Unlike the passive agents of neoclassical theory, Schumpeter's entrepreneur actively reshapes the economic landscape. Innovation is not a random shock but a purposeful, endogenous force driven by competition and the quest for monopoly profits. Schumpeter thus reframed capitalism as a dynamic, evolutionary system in which disequilibrium is the norm and innovation the key driver of progress.


4. Herbert Simon and the Cognitive Turn: While Schumpeter emphasized the macroeconomic impact of innovation, Herbert Simon delved into the micro-level cognitive and organizational foundations of innovative behavior. In works such as Administrative Behavior (1947) and The Sciences of the Artificial (1969), Simon introduced the notion of bounded rationality. Unlike the fully rational agents of neoclassical theory, real-world decision-makers operate under constraints of time, information, and cognitive capacity.


Innovation, in Simon's framework, is a process of problem-solving under uncertainty, guided by heuristics, satisficing behavior, and organizational routines. He emphasized that innovation often occurs within organizations, which serve as repositories of knowledge and structures for decision-making. This shift from rational optimization to cognitive process marked a significant broadening of economic inquiry, paving the way for behavioral, organizational, and artificial intelligence-based approaches to economics.


5. Post-Simon Developments - Toward Evolutionary and Complexity Economics: Building on Simon's insights, several schools of thought have further integrated innovation into economic theory:


a. Endogenous Growth Theory Developed in the 1980s and 1990s by economists like Paul Romer and Robert Lucas, endogenous growth theory formalized the role of technological innovation within the growth model. By linking innovation to R&D investment, human capital, and knowledge spillovers, this school moved beyond the exogenous treatment of technology.


b. Evolutionary Economics Pioneered by Richard Nelson and Sidney Winter in An Evolutionary Theory of Economic Change (1982), this approach treats firms as evolving entities, operating through routines, learning, and selection. Markets are not equilibrium states but arenas of ongoing evolutionary struggle, where innovation results from variation, selection, and retention mechanisms.


c. Complexity Economics Spearheaded by the Santa Fe Institute and thinkers like Brian Arthur, complexity economics views the economy as a complex adaptive system. Agents interact non-linearly, adaptively, and with limited foresight. Innovation emerges through decentralized interaction, feedback loops, and emergent order rather than through central planning or rational deduction.

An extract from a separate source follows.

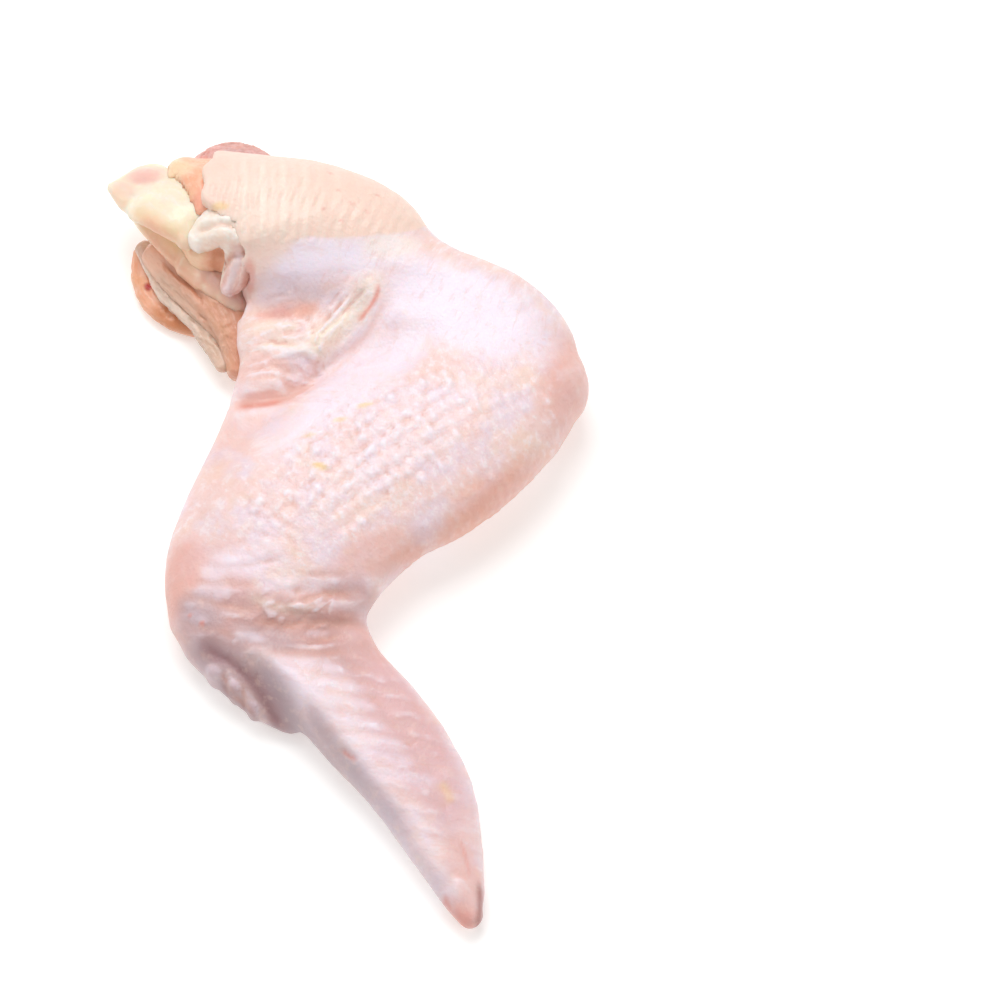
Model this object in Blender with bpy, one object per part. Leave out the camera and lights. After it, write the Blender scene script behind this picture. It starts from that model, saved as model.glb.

d. Behavioral and Experimental Economics Continuing Simon’s legacy, behavioral economists like Daniel Kahneman, Amos Tversky, and Richard Thaler have shown that cognitive biases, heuristics, and framing effects significantly influence innovation adoption and economic behavior. This has enriched the understanding of how innovations spread and how agents adapt to technological change.


6. Conclusion: The journey from neoclassical to post-Simon economics represents a profound shift in the treatment of innovation. What began as an unexplained residual has evolved into a richly theorized, endogenous, and multifaceted process grounded in human cognition, organizational behavior, and systemic interaction. Innovation is no longer peripheral to economic theory; it is its beating heart. The challenge now lies in integrating these diverse insights into a coherent framework capable of addressing the complex realities of technological change and economic evolution.